Ce n'est pas à moi d'en décider. Je me contente d'examiner la situation du Covid-19, et avec mes collègues, nous fournissons des preuves aux décideurs politiques, qui prennent les décisions en dernier ressort. Le groupe de travail scientifique a formulé des recommandations très claires : nous devons travailler à domicile dans la mesure du possible, limiter les rassemblements autant que possible, éviter tous les endroits présentant une forte probabilité de transmission, tels que les lieux mal ventilés et où il y a beaucoup de monde dans le même espace, comme les bars, les salles de sport, etc. Il s'agit là de mesures très concrètes pour réduire la transmission du virus. C'est également ce que les pays voisins ont fait dans une large mesure.
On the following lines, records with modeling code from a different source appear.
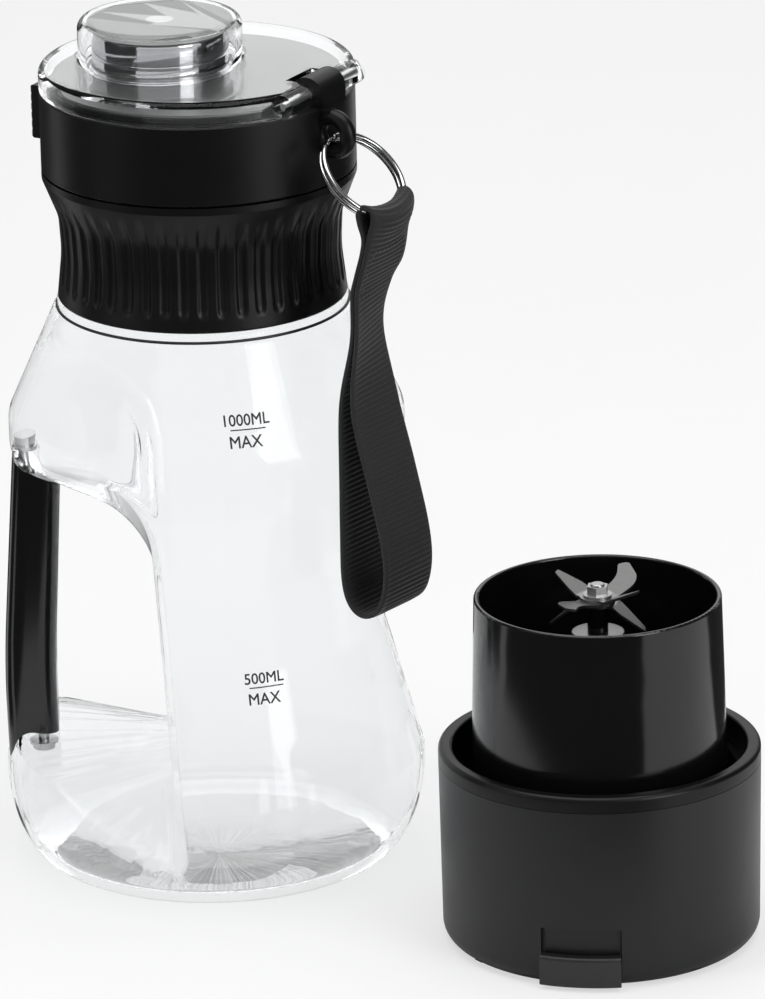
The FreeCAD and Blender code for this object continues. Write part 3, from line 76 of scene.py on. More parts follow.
def rounded(corners, closed=False, steps=6):
    """Polyline through (across, up, rounding) corners; each rounding is an arc tangent to its two runs."""
    points = [np.array(corner[:2], float) for corner in corners]
    pieces = []
    for index, corner in enumerate(corners):
        bend = corner[2] if len(corner) > 2 else 0.0
        at_end = not closed and index in (0, len(corners) - 1)
        if not bend or at_end:
            pieces.append(points[index][None])
            continue
        back = points[index - 1] - points[index]
        onward = points[(index + 1) % len(corners)] - points[index]
        back, onward = back / np.hypot(*back), onward / np.hypot(*onward)
        half = math.acos(np.clip(back @ onward, -1.0, 1.0)) / 2
        middle = points[index] + (back + onward) / np.hypot(*(back + onward)) * bend / math.sin(half)
        first = points[index] + back * bend / math.tan(half) - middle
        last = points[index] + onward * bend / math.tan(half) - middle
        start = math.atan2(first[1], first[0])
        sweep = (math.atan2(last[1], last[0]) - start + math.pi) % math.tau - math.pi
        angles = start + sweep * np.linspace(0.0, 1.0, steps + 1)
        pieces.append(middle + bend * np.stack([np.cos(angles), np.sin(angles)], 1))
    return np.concatenate(pieces)


def spin(profile, columns, x=0.0, y=0.0):
    """Grid of a profile (radius, height) turned about an upright axis at (x, y)."""
    angles = np.linspace(0.0, math.tau, columns, endpoint=False)
    radius, height = profile[:, :1], profile[:, 1:]
    return np.stack([x + radius * np.cos(angles), y + radius * np.sin(angles),
                     height + 0.0 * angles], 2)


def turn(points, heading):
    """Points turned about the jug's axis by a heading."""
    x, y = points[..., 0], points[..., 1]
    return np.stack([x * math.cos(heading) - y * math.sin(heading),
                     x * math.sin(heading) + y * math.cos(heading), points[..., 2]], -1)


def grid_faces(rows, columns, wrap_rows, start=0):
    """Corner numbers of the cells of a grid whose points are counted row by row, and whose rows close."""
    row = np.arange(rows if wrap_rows else rows - 1)[:, None]
    column = np.arange(columns)[None]
    below, beside = (row + 1) % rows, (column + 1) % columns
    cells = np.stack([row * columns + column, row * columns + beside, below * columns + beside,
                      below * columns + column], 2)
    return cells.reshape(-1, 4) + start


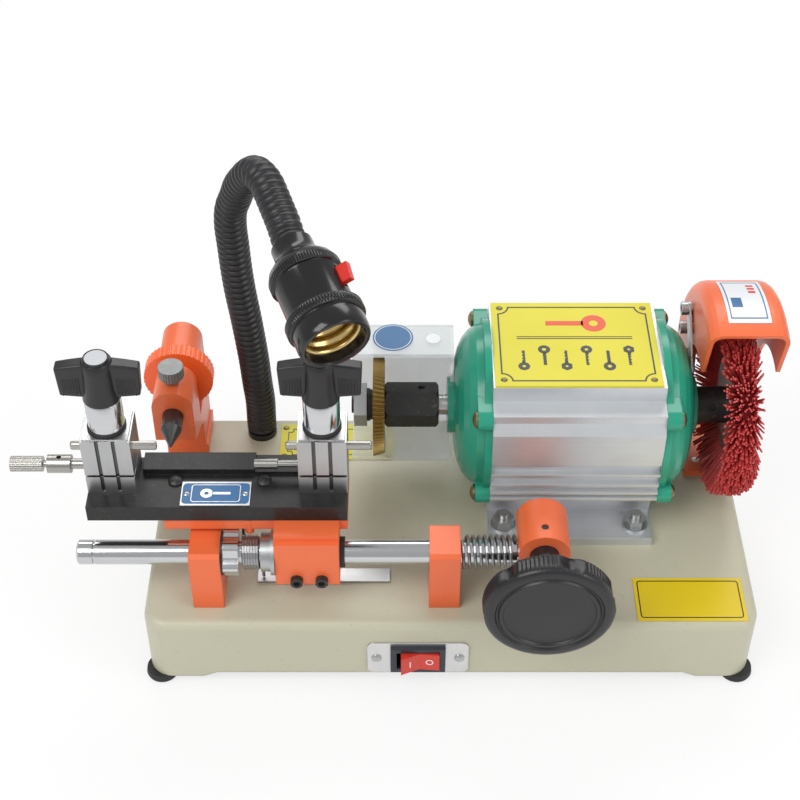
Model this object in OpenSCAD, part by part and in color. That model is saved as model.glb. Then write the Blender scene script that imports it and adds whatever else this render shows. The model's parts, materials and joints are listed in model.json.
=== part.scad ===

La Belgique, par exemple, a fermé tous les bars pendant un mois, tandis que la France ferme les bars et les restaurants après 21 heures. Nous devons comprendre que nous avons besoin de ce type de mesures pour réduire la transmission. Rappelez-vous qu'en mars et avril, nous avons imposé des mesures encore plus strictes et qu'il a fallu un certain temps pour réduire la transmission.

Comment les gens doivent-ils se préparer dans les hôpitaux ? Se fient-ils à votre modèle maintenant ?

Je ne peux pas parler pour les médecins, ils et elles savent mieux que quiconque comment se préparer. Mais nous avons reçu cette semaine de nombreuses demandes de leur part pour avoir accès aux données au niveau des hôpitaux. Le processus a été assez positif. Certain·es disent que les données sont utiles et précises, d'autres disent qu'elles ne l'étaient pas - mais nous collaborons avec elles et eux, nous essayons de comprendre pourquoi et nous essayons de nous adapter. Nous nous efforçons toujours de nous améliorer en réponse à leurs commentaires.

Le modèle sera-t-il amélioré dans un avenir proche ?

Nous travaillons 24 heures sur 24 pour y parvenir. Il y a des héroïnes et héros invisibles qui apportent des contributions vitales, notamment le groupe d'étudiant·es et de post-doctorant·es qui travaillent avec moi depuis mars. J'aimerais profiter de cette occasion pour remercier les gens de l'ETH Zurich et des autres universités suisses : Cheng Zhao, Nicolas Criscuolo, Peter Ashcroft de l'ETH Zurich, Burcu Tepekule de l'USZ, Monica Golumbeanu de SwissTPH et Riccardo Delli Compagni qui a récemment rejoint notre équipe grâce au soutien du FNS. Certains de ces étudiant·es ont pris un congé de leurs propres projets pour continuer à travailler sur icumonitoring.ch. Le vice-président pour la recherche les a soutenu·es financièrement, nous lui en sommes donc également très reconnaissant·es.

Collaborez-vous également avec le professeur de l'ETH Zurich Tanja Stadler et son groupe qui calcule la valeur R ?

Oui, nous travaillons ensemble au sein de la task force Swiss Covid-19, et nous nous réunissons tous les lundis. Même si cette semaine, c'était plutôt tous les jours ! Nous discutons donc constamment de nos modèles en profondeur. De plus, nous utilisons les informations de son modèle pour essayer d'affiner le nôtre. La collaboration avec elle et son groupe a été très utile pour le développement ultérieur du site web.

Plus d'informations

À propos de

Thomas Van Boeckel, 35 ans, est professeur assistant de géographie et de politique de la santé à l'ETH Zurich depuis 2019. Il est membre de la Swiss National COVID-19 Science Task Force de la Confédération suisse, travaillant au sein du groupe d'expert·es «Données et modélisation», qui est dirigé par le professeur Sebastian Bonhoeffer de l'ETH Zurich.